For centuries Muslims have been feared, hated and misunderstood. To be sure their culture is vastly different from our American culture. They have suffered great religious persecution in much the same way Christians have experienced persecution. Nor have Muslims , by and large, been recognized in recent world history for the contributions made to art, technology and science. Just as United States history text books have left out huge amounts of information of the contributions of African-Americans to our national development, text books for classes in world history conspicuously leave out huge amounts of information about Muslim contributions. In my pursuit of information of the history of black Americans, I read a lot of books about Africans' contributions to the building of America that I never read in a text book in school. It is as if, once considered not equal by Western standards, certain ethnic populations just never existed.

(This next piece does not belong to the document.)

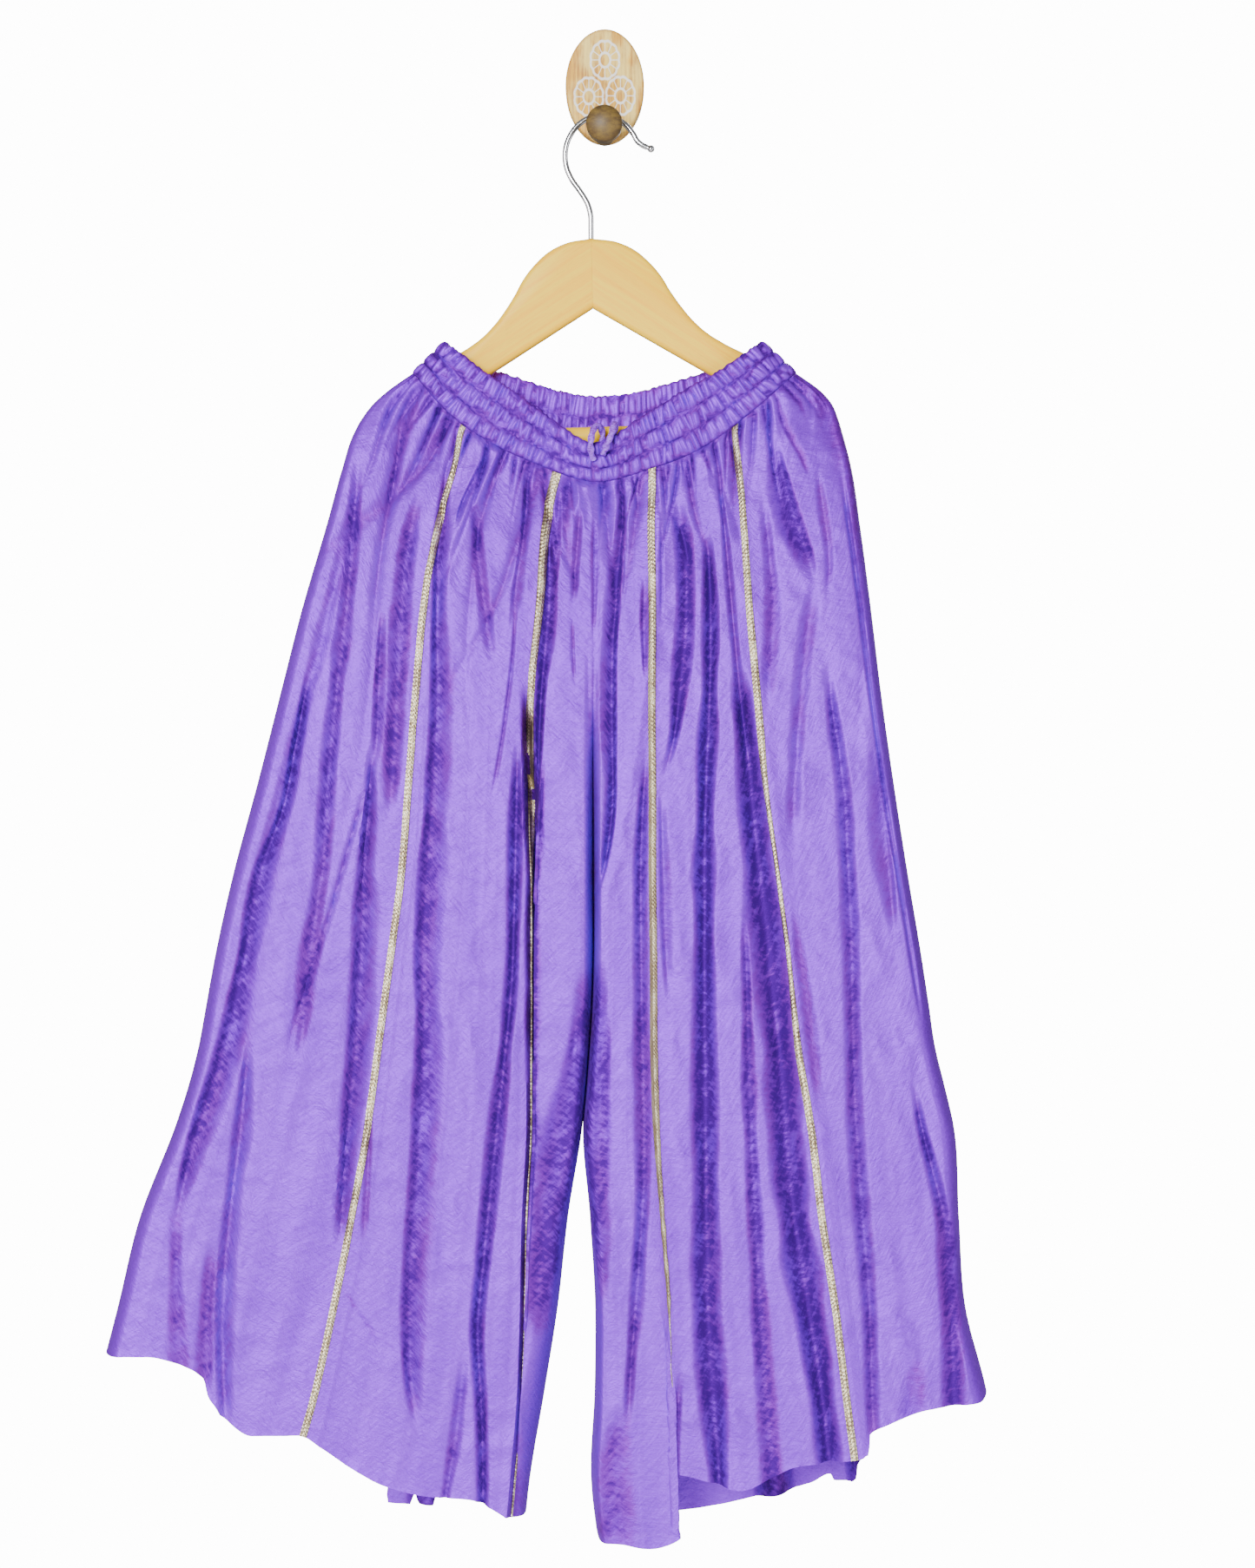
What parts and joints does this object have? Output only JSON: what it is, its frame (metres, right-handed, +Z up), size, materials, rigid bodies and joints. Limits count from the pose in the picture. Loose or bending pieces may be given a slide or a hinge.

If there is to be any reconciliation with nations that are prodominately Muslim it has to begin somewhere. President Obama's speech may have appeared to be apologetic to some Americans and less than adequate for some Muslims, but it was a beginning. It is true that no one else could have given that speech and connected so forcefully with the very people we need to engage in order to defeat terrorism. Muslims have suffered mightily from terrorism too and they have a huge human stake in eliminating it from their own lands.

There is such irony that at just the time when America needed someone to begin healing the religious and ethnic rifts in the world, that Obama burst onto the scene, seemingly out of nowhere as a African-American, and in short order, began a dialogue with the Muslim world.